> _PROBLEM STATEMENT_
Using the records below, quote only the span that opens with the line containing "Continue the three.js" and closes with the line containing "[154, 60], [154, 200], [152, 300], [140, 338], [0, 344]];", exactly and inclusively.

*** RECORD EXTRACTS ***

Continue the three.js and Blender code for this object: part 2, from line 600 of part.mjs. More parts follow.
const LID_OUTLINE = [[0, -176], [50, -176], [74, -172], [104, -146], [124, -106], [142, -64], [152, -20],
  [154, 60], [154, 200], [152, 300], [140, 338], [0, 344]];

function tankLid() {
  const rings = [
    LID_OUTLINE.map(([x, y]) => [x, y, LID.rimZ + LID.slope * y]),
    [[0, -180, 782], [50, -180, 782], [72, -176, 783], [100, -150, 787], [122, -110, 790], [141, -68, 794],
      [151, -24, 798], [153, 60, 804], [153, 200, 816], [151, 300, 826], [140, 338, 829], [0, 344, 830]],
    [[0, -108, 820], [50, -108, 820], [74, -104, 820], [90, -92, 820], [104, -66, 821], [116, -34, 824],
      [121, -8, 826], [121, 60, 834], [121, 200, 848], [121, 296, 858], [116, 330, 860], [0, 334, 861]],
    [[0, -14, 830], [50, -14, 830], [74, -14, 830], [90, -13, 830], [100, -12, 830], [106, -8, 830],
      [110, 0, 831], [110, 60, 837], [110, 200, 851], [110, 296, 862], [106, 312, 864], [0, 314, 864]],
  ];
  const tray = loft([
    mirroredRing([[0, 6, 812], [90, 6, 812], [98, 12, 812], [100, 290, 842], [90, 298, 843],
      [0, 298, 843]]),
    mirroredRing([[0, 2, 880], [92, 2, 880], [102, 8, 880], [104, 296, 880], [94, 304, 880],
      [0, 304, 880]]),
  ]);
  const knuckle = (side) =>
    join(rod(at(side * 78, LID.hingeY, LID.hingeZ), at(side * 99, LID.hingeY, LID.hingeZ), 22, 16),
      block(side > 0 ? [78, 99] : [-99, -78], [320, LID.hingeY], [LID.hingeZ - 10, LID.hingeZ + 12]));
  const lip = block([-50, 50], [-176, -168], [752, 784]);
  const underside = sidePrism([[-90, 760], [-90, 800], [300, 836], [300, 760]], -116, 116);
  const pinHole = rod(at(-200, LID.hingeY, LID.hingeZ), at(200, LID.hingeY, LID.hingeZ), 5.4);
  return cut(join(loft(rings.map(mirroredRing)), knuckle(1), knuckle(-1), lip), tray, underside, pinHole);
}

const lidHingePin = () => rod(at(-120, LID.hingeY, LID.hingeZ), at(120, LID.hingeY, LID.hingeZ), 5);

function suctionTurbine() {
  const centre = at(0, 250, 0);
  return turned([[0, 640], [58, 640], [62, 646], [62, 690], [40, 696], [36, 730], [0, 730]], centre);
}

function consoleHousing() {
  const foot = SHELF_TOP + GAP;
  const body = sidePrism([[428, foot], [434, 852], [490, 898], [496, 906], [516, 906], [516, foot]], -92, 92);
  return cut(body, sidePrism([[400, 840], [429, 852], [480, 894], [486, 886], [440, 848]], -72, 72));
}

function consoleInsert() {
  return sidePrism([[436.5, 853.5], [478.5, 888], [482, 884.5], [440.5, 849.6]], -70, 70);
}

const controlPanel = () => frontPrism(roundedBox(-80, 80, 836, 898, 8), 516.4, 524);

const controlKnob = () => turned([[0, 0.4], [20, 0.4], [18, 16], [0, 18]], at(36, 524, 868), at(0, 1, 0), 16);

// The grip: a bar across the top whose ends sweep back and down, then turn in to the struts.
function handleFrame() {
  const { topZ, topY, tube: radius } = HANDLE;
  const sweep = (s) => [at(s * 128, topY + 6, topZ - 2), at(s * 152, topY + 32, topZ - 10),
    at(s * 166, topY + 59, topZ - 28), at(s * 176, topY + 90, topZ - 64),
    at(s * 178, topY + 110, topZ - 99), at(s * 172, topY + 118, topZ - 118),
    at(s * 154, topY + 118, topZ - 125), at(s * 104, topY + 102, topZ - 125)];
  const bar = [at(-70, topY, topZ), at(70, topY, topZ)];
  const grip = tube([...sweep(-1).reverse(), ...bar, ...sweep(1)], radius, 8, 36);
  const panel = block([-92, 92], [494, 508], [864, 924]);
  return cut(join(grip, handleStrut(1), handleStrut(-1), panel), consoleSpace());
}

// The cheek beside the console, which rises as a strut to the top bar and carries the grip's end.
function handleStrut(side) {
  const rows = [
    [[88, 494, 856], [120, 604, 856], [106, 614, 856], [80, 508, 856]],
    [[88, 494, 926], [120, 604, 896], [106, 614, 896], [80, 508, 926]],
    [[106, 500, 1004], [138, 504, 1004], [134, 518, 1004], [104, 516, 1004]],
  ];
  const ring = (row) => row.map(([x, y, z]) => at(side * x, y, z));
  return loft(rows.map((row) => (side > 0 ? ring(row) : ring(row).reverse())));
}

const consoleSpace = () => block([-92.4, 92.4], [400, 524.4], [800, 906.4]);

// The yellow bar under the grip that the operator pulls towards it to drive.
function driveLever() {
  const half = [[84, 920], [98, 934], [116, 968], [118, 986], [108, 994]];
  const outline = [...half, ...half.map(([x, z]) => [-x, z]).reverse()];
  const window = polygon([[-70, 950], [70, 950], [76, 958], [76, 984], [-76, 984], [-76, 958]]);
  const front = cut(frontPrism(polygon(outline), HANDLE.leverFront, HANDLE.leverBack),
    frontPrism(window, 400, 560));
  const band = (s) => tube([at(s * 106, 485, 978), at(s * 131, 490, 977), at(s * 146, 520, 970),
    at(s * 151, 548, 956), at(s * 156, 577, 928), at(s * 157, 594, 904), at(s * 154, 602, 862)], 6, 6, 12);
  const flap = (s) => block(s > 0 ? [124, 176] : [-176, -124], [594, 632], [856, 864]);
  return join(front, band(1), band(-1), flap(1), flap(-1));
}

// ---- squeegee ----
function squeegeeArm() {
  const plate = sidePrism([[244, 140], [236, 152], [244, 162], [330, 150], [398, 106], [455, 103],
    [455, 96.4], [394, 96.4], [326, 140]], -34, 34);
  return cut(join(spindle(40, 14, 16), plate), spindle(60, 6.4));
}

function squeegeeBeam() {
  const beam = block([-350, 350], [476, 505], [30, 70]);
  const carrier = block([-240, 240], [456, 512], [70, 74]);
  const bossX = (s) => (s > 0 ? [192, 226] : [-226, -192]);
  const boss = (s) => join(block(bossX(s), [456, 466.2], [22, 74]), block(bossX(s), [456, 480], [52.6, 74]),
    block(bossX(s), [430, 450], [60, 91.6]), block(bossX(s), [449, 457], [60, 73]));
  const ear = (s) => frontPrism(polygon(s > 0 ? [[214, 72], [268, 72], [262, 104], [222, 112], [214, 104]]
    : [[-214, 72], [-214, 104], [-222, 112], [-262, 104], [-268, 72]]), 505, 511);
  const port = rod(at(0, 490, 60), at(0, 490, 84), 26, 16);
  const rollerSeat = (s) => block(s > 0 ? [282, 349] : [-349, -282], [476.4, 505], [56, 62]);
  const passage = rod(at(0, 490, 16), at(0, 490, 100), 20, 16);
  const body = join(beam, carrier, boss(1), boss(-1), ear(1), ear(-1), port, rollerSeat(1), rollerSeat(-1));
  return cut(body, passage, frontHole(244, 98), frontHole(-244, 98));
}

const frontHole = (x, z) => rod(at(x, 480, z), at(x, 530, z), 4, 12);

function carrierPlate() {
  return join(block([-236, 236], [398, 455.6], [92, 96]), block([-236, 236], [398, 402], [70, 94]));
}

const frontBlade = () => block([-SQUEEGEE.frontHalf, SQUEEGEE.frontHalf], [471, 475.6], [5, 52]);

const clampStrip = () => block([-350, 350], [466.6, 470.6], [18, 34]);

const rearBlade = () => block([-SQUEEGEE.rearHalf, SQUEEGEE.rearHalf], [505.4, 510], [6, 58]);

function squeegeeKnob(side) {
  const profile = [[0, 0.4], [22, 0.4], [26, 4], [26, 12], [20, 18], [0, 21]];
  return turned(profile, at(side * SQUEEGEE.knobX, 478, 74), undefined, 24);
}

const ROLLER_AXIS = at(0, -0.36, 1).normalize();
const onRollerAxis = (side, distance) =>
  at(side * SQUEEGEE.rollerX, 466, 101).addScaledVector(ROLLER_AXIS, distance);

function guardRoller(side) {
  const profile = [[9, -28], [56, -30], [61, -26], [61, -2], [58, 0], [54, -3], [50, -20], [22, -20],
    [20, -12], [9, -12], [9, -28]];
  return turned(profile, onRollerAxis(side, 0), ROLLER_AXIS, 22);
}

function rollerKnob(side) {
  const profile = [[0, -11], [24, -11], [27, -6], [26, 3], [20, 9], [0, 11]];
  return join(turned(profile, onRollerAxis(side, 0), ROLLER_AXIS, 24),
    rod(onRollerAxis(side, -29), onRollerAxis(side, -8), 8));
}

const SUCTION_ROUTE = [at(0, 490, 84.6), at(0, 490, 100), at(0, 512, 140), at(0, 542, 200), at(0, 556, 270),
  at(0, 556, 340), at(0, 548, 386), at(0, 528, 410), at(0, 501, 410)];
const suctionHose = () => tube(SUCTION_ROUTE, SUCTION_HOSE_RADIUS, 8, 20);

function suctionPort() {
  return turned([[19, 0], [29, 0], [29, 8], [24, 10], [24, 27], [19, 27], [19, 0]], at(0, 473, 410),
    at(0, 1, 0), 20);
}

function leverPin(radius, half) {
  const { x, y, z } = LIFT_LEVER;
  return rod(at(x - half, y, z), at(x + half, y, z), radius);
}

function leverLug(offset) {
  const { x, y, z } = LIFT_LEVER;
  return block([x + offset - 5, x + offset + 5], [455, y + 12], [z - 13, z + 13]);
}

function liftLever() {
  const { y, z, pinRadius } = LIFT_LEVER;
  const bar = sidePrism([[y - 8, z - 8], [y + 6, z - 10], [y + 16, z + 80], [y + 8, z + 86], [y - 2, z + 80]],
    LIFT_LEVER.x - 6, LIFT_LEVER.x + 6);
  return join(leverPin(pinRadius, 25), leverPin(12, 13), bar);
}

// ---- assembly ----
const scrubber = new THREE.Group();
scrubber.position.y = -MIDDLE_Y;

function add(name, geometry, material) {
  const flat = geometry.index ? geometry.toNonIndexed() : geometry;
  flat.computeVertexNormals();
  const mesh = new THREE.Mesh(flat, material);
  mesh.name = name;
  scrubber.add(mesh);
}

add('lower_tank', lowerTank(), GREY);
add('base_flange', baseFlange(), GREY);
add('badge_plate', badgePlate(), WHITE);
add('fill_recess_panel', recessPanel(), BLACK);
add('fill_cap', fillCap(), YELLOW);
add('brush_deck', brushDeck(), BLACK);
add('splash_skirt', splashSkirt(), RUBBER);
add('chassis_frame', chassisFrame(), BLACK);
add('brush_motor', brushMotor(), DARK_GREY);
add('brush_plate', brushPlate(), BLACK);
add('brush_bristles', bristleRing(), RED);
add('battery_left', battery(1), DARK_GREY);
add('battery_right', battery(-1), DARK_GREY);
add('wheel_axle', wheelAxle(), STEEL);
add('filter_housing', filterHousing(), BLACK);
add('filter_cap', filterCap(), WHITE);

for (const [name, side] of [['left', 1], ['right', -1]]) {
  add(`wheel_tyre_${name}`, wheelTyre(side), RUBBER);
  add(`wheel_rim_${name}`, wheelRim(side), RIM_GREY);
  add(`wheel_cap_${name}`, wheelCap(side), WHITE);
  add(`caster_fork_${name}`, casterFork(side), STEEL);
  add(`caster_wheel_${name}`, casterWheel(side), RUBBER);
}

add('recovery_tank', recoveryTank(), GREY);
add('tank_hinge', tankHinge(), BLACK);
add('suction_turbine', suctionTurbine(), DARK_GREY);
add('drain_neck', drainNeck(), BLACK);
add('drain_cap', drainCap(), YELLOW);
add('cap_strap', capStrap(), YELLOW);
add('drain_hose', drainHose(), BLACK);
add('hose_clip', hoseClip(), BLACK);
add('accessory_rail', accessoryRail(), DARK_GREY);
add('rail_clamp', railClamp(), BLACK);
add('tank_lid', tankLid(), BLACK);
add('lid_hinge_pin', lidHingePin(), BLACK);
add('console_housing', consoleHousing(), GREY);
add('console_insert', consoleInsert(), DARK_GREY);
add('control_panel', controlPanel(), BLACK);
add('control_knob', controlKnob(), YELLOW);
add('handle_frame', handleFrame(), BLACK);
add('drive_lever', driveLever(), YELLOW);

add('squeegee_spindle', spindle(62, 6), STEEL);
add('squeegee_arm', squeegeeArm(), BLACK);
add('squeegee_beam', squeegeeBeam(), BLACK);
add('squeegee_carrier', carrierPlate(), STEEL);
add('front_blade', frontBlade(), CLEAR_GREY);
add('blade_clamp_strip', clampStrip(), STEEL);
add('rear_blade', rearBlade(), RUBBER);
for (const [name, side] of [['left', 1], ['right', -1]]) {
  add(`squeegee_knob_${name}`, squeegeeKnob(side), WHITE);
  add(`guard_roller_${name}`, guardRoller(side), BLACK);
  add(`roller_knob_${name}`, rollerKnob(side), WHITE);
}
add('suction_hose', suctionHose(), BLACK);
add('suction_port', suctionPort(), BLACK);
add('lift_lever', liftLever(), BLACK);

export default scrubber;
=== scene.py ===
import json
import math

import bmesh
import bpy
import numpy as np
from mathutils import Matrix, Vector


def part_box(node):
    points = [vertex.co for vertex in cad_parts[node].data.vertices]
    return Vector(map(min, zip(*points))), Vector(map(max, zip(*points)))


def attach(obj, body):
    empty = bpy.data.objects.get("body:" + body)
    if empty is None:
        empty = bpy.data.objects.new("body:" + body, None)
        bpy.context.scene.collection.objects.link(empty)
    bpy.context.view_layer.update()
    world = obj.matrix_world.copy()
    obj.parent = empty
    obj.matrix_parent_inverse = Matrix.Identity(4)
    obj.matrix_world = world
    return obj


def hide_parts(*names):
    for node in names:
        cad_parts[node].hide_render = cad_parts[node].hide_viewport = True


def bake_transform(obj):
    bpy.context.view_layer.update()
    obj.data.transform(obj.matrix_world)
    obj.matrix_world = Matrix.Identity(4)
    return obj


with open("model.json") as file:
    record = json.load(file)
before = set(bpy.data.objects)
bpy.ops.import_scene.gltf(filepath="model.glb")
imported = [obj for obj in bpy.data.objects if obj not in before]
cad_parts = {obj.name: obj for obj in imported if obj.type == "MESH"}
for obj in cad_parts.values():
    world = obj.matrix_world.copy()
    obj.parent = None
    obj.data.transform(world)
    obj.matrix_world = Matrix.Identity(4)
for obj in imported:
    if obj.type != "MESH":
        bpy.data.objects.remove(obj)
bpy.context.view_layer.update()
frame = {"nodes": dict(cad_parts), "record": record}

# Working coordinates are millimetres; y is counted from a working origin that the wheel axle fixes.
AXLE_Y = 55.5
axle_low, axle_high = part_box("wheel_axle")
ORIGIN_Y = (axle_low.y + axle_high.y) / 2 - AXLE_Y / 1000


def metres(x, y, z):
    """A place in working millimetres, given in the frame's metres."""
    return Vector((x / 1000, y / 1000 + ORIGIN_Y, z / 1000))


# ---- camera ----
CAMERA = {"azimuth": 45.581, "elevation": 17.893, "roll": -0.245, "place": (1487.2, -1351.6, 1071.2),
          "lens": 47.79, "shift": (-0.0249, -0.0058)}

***
*** RECORD EXTRACTS ***

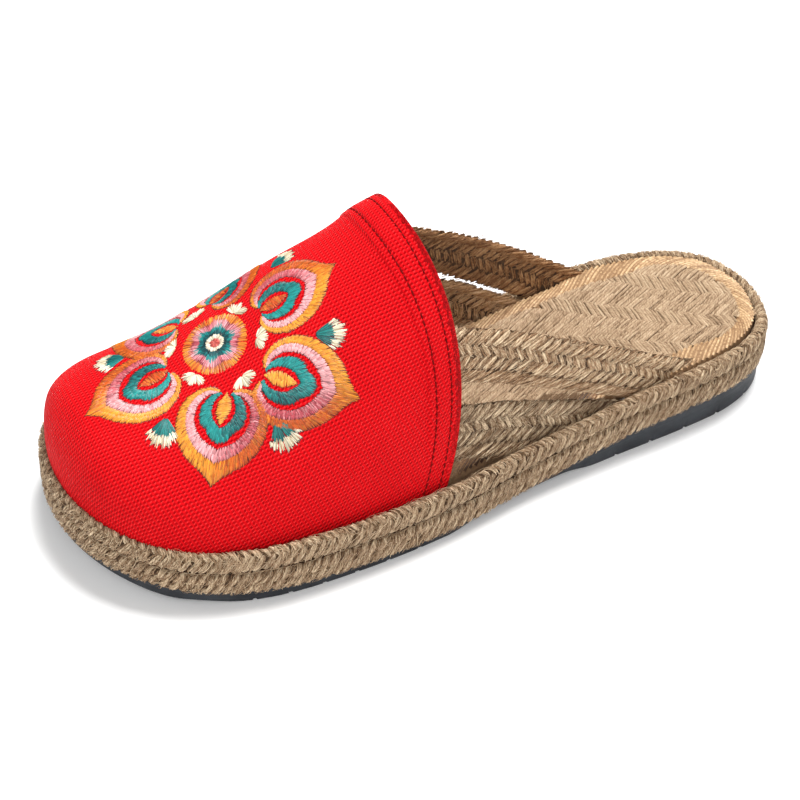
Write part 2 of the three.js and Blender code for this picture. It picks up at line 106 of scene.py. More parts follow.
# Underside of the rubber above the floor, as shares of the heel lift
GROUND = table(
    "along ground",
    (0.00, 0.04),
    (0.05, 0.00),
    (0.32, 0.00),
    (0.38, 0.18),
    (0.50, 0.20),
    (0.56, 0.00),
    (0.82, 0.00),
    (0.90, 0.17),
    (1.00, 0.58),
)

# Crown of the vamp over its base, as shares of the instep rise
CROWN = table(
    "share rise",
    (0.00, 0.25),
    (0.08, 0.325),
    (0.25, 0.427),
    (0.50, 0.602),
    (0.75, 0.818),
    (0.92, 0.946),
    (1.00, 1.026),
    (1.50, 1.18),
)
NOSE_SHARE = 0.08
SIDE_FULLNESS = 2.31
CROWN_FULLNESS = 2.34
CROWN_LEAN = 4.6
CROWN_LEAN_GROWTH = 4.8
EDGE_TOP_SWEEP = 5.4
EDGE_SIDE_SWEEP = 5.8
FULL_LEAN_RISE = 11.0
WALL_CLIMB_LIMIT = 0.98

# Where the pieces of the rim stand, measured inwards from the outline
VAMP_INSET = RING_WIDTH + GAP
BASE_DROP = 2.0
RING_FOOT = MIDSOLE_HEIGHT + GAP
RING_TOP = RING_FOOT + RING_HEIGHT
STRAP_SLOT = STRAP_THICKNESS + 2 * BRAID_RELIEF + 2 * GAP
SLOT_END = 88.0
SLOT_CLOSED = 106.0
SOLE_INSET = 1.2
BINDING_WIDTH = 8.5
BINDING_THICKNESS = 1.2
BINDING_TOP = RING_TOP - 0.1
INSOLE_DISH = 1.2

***

> _ANSWER_
Continue the three.js and Blender code for this object: part 2, from line 600 of part.mjs. More parts follow.
const LID_OUTLINE = [[0, -176], [50, -176], [74, -172], [104, -146], [124, -106], [142, -64], [152, -20],
  [154, 60], [154, 200], [152, 300], [140, 338], [0, 344]];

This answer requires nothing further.